I found it much easier to pinpoint why I didn’t like the book I chose for the “not for me” segment (Gone Girl by Gillian Flynn). One reason for this, I think, is that this book is one of many wildly popular things that I personally do not enjoy (also on that list: Instagram, amusement parks, and Christmas.) I love the things I love for the same reasons anyone else loves them, which are rather boring because they are right on the surface. I love peanut butter cups, for example, because they are so delicious, and yoga pants because they are comfortable. But I dislike the things I dislike for my own idiosyncratic reasons, which are generally more interesting because I have to dig a little bit to understand them.

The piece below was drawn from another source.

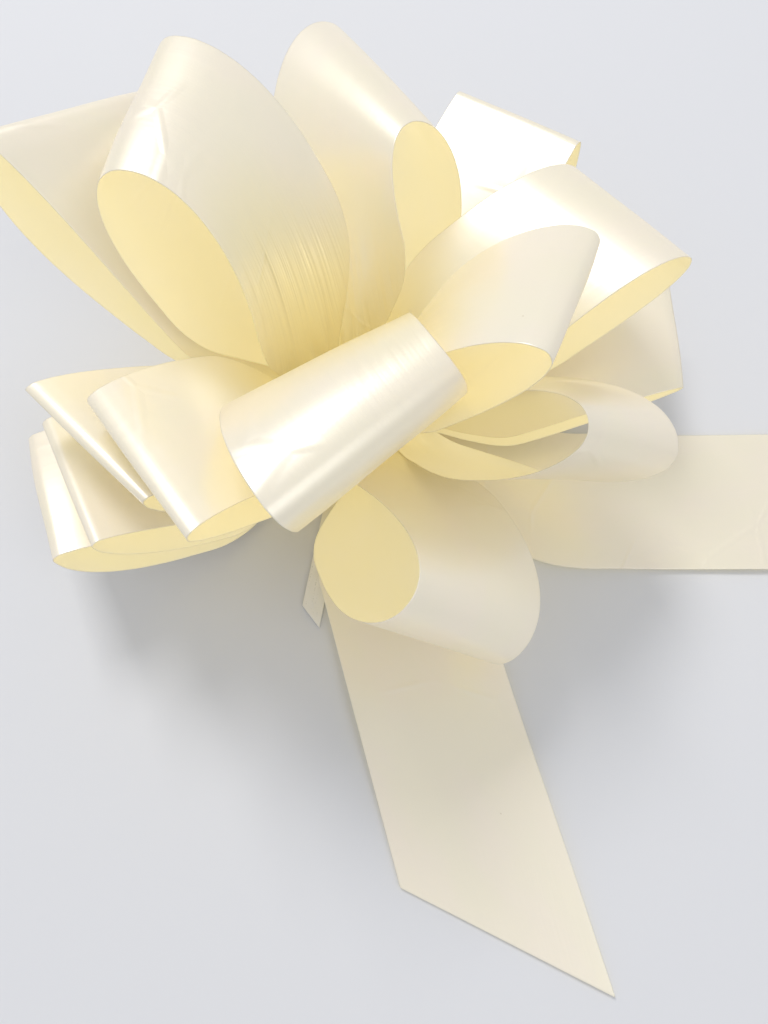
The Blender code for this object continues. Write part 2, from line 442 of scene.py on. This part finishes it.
def wave(rng, along, across, reach=0.06):
    """A slow random wave over a strip, between about -1 and 1."""
    total = 0
    for _ in range(4):
        length, slant, phase = rng.uniform(reach, 3 * reach), rng.uniform(-9, 9), rng.uniform(0, 6.3)
        total = total + np.sin(2 * pi * along / length + slant * across / 0.05 + phase)
    return total / 4


def relief(rng, along, across, neck, fold=0.8 * MM, bow=0.45 * MM, loose=0.35 * MM):
    """How far the film stands off the plain strip: pleats near a neck, a bow, waves.
    neck is the distance to the nearest weld, and across runs from -1 to 1."""
    fade = np.clip(neck / 0.012, 0, 1) * np.clip((0.055 - neck) / 0.043, 0, 1) ** 1.5
    pleats = np.sin(across * rng.uniform(6.0, 9.0) + rng.uniform(0, 6.3) + 0.9 * np.sin(3 * across))
    open_part = np.clip(neck / 0.03, 0, 1)
    sway = wave(rng, along, across * 0.025)
    return fade * pleats * fold + open_part * ((1 / 3 - across**2) * bow + sway * loose)


rng = np.random.default_rng(5)
print("relief sample (mm):", round(float(relief(rng, 0.03, 0.2, 0.03)) / MM, 3))

# %% One ribbon
def across_lines(count):
    """Places across a ribbon, -1 to 1, with a narrow border line inside each edge."""
    inner = np.linspace(-1 + BORDER, 1 - BORDER, count - 1)
    return np.concatenate([[-1], inner, [1]])


def fine_ribbon(name, rows, seed, both_necks, finishes, lift=None, **shape):
    """A fine ribbon along a packed strip's rows, in the row frame."""
    rng = np.random.default_rng(seed)
    rows, run = spaced(rows, ALONG)
    lines = across_lines(ACROSS)
    share = (lines + 1) / 2
    skin = rows[:, :1] * (1 - share)[None, :, None] + rows[:, 1:] * share[None, :, None]
    normal = np.cross(np.gradient(skin, axis=0), np.gradient(skin, axis=1))
    normal /= np.linalg.norm(normal, axis=2, keepdims=True)
    outward = ((skin - skin.mean(axis=(0, 1))) * normal).sum() if both_necks else normal[..., 2].sum()
    side = 1 if outward > 0 else -1
    normal *= side
    neck = np.minimum(run, run[-1] - run) if both_necks else run
    off = relief(rng, run[:, None], lines[None, :], neck[:, None], **shape)
    skin = skin + normal * off[..., None]
    if lift is not None:
        skin[..., 2] += lift(run[:, None], lines[None, :])
    skin[..., 2] = np.maximum(skin[..., 2], FILM)
    bm = bmesh.new()
    uv = bm.loops.layers.uv.new("UVMap")
    bmesh.ops.create_grid(bm, x_segments=ALONG - 1, y_segments=ACROSS, size=0.5)
    widths = np.linalg.norm(rows[:, 0] - rows[:, 1], axis=1)
    flat = {}
    for vert in bm.verts:
        i = round((vert.co.x + 0.5) * (ALONG - 1))
        j = round((vert.co.y + 0.5) * ACROSS)
        flat[vert] = (run[i] + seed * 0.37, lines[j] * widths[i] / 2)
        vert.co = skin[i, j]
    for face in bm.faces:
        face.smooth = True
        for corner in face.loops:
            corner[uv].uv = flat[corner.vert]
    if side < 0:
        bmesh.ops.reverse_faces(bm, faces=bm.faces)
    mesh = bpy.data.meshes.new(name)
    bm.to_mesh(mesh)
    bm.free()
    piece = bpy.data.objects.new(name, mesh)
    scene.collection.objects.link(piece)
    for material in finishes:
        mesh.materials.append(material)
    thick = piece.modifiers.new("film thickness", "SOLIDIFY")
    thick.thickness, thick.offset = FILM, 0
    thick.material_offset, thick.material_offset_rim = 1, 2
    even = piece.modifiers.new("even shading", "WEIGHTED_NORMAL")
    even.keep_sharp = True
    return piece, run[-1], float((widths[1:] + widths[:-1]) / 2 @ np.diff(run))


RIBBON = (outside, inside, cut_edge)
print("grid of a ribbon:", ALONG, "by", ACROSS + 1)

# %% [markdown]
# ## The loops
#
# Fifteen spans fan out of the column, each one swivelling on the strings, so each
# fine loop rides on its own body. A loop is a gathered sheet: its flat size is the
# ribbon's width by the length between two welds. Where loops are pressed close together
# they keep each other flat, so those take smaller pleats and waves.

# %% Loops
PRESSED = {"back_loop_2", "back_loop_3", "back_loop_4", "back_loop_6", "front_loop_3",
           "front_loop_4", "front_loop_5"}
CALM = {"fold": 0.35 * MM, "bow": 0.12 * MM, "loose": 0.10 * MM}
loops = sorted(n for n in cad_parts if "loop" in n)
for number, node in enumerate(loops):
    shape = CALM if node in PRESSED else {}
    piece, length, area = fine_ribbon(
        f"fine_{node}", traced[node], 11 + number, True, RIBBON, **shape)
    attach(piece, node)
    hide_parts(node)
    print(node, "span", round(length / MM), "mm, film", round(area * 1e4), "square cm")

# %% [markdown]
# ## The tails
#
# Below the base weld both ribbons run on, one on the other, and lie on the table. The
# film keeps a lazy wave from having been rolled up, which is what draws the broad soft
# band of light across it. Both layers take the same wave, so they stay together.

# %% Tails
TAIL_WAVES = {"lower_tail": (0.118, 0.030, 1.7 * MM), "side_tail": (0.150, 0.034, 1.2 * MM)}


def tail_wave(middle, reach, height):
    """A low swell across a tail, at a distance from the weld."""
    def rise(along, across):
        swell = np.exp(-(((along - middle - 0.006 * across) / reach) ** 2))
        curl = np.clip((along - middle - reach) / 0.05, 0, 1) ** 2 * across**2
        return height * swell + 0.8 * MM * curl
    return rise


for number, tail in enumerate(sorted(TAIL_WAVES)):
    for layer in ("back", "front"):
        node = f"{layer}_{tail}"
        piece, length, area = fine_ribbon(
            f"fine_{node}", traced[node], 40 + number, False, RIBBON,
            lift=tail_wave(*TAIL_WAVES[tail]), fold=0.25 * MM, bow=0.0, loose=0.1 * MM)
        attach(piece, tail)
        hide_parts(node)
        print(node, round(length / MM), "mm along its middle")

# %% [markdown]
# ## The pull strings
#
# Two narrow strings leave the base weld and lie on the table, one on the other, with
# slanted ends. They are free cords.

# %% String ends
STRING = (string_film, string_film, cut_edge)
for number, node in enumerate(("outer_string_end", "inner_string_end")):
    piece, length, area = fine_ribbon(
        f"fine_{node}", traced[node], 50 + number, False, STRING,
        fold=0.0, bow=0.0, loose=0.0)
    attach(piece, "column")
    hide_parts(node)
    print(node, round(length / MM), "mm long")

# %% [markdown]
# Inside the column the strings run straight down through the welds, one against the
# other, and turn outwards in the base weld. Their free ends give the height, the width
# and the heading of the way out, so the hidden part is laid to meet them.

# %% Strings in the column
SPACING = 0.5 * MM
TURN = 0.3 * MM


def column_rows(end_rows, top, inset, bend):
    """Rows of a string from the top of the column, round its turn, to its free end."""
    start = end_rows[0].mean(axis=0)
    across = (end_rows[0, 1] - end_rows[0, 0]) / 2
    reach = float(np.hypot(*start[:2]))
    way_out = np.array([start[0], start[1], 0]) / reach
    path = [(inset, z) for z in np.linspace(top, start[2] + bend, 40)]
    for turn in np.linspace(0, pi / 2, 9)[1:]:
        path.append((inset + bend * (1 - cos(turn)), start[2] + bend * (1 - sin(turn))))
    path += [(x, start[2]) for x in np.linspace(inset + bend, reach - SPACING, 9)[1:]]
    return np.array([[way_out * x + side * across + (0, 0, z) for side in (-1, 1)] for x, z in path])


for number, name in enumerate(("outer", "inner")):
    node = f"{name}_pull_string"
    inset = (number - 0.5) * SPACING
    rows = column_rows(traced[f"{name}_string_end"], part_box(node)[1].z, inset,
                       TURN + (1 - number) * SPACING)
    piece, length, area = fine_ribbon(
        f"fine_{node}", rows, 60 + number, False, STRING, fold=0.0, bow=0.0, loose=0.0)
    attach(piece, "column")
    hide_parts(node)
    print(node, round(length / MM), "mm in the column")

# %% [markdown]
# ## The welds
#
# Each weld is the pressed, puckered notch of both ribbons, folded round the strings. A
# round pad with radial puckers, thickest at its rim, stands for it. The slot for the
# strings is left open by starting the spin outside it.

# %% Welds
def puckered(name, low, high, seed):
    """A pressed weld: a ring of film with radial puckers, between two heights."""
    rng = np.random.default_rng(seed)
    outer, inner = (high.x - low.x) / 2, 4.3 * MM
    phase = rng.uniform(0, 6.3, 3)
    bm = bmesh.new()
    bmesh.ops.create_grid(bm, x_segments=96, y_segments=4, size=0.5)
    for vert in bm.verts:
        turn, share = (vert.co.x + 0.5) * 2 * pi, vert.co.y + 0.5
        fold = sin(9 * turn + phase[0]) + 0.6 * sin(14 * turn + phase[1]) + 0.4 * sin(5 * turn + phase[2])
        radius = inner + (outer - inner) * share - 0.00012 * (1 + fold / 2) * share
        height = (low.z + high.z) / 2 + fold / 2 * share * (high.z - low.z) * 0.22
        vert.co = (radius * cos(turn), radius * sin(turn), height)
    bmesh.ops.remove_doubles(bm, verts=bm.verts, dist=1e-6)
    for face in bm.faces:
        face.smooth = True
    uv = bm.loops.layers.uv.new("UVMap")
    for face in bm.faces:
        for corner in face.loops:
            corner[uv].uv = (corner.vert.co.x, corner.vert.co.y)
    mesh = bpy.data.meshes.new(name)
    bm.to_mesh(mesh)
    bm.free()
    mesh.materials.append(welded)
    piece = bpy.data.objects.new(name, mesh)
    scene.collection.objects.link(piece)
    pressed = piece.modifiers.new("pressed layers", "SOLIDIFY")
    pressed.thickness, pressed.offset = (high.z - low.z) * 0.5, 0
    return piece


welds = sorted(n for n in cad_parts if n.startswith("weld"))
for number, node in enumerate(welds):
    low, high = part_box(node)
    piece = puckered(f"fine_{node}", low, high, 70 + number)
    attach(piece, "column")
    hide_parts(node)
print("welds dressed:", len(welds))

# %% [markdown]
# ## The dressed size
#
# The dressed bow has to stay the size of the packed one, but for the little that soft
# film may stand proud, so its box is printed.

# %% Sizes
low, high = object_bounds()
print("dressed box (mm):", [round(v / MM, 1) for v in (*low, *high)])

I need to be sure my negative reaction to something “everyone” likes is rooted in something real, and that I’m am not simply refusing to “go along and get along” because I like to be ornery, or because I’m more comfortable on the periphery, where it’s quieter.
Once I’ve figured out why I dislike a particular book, or trend, or what-have-you, I like to air it out, just to be sure I’m not alone. I never have been, not entirely, and I always find it deeply reassuring. And there’s nothing I love more than hearing these confessions from others, so please—if you’ve ever wanted to confess your deep-seated dislike of a beloved classic novel, or ice cream cones, or funny cat videos, now’s your chance. No one will judge, and chances are, you won’t be the only one.
How exciting, Rosalynn! I have just downloaded the podcast to check out later : )
And on the subject of 'unpopular' opinions of books...I have to confess to a deep-seated dislike of Sally Rooney's 'Normal People' (I can hear the shouting now...Yikes!)
Very exciting that you were a guest on WSIRN! One of my favorite podcasts. Barbara Kingsolver is one of my favorites. I finished Demon Copperhead a few weeks ago and am predicting it will be my favorite book of the year. As for unpopular opinions: I cannot get into Joyce Carol Oates. I appreciate that she's so prolific, but I've tried several of her novels and they just don't work for me.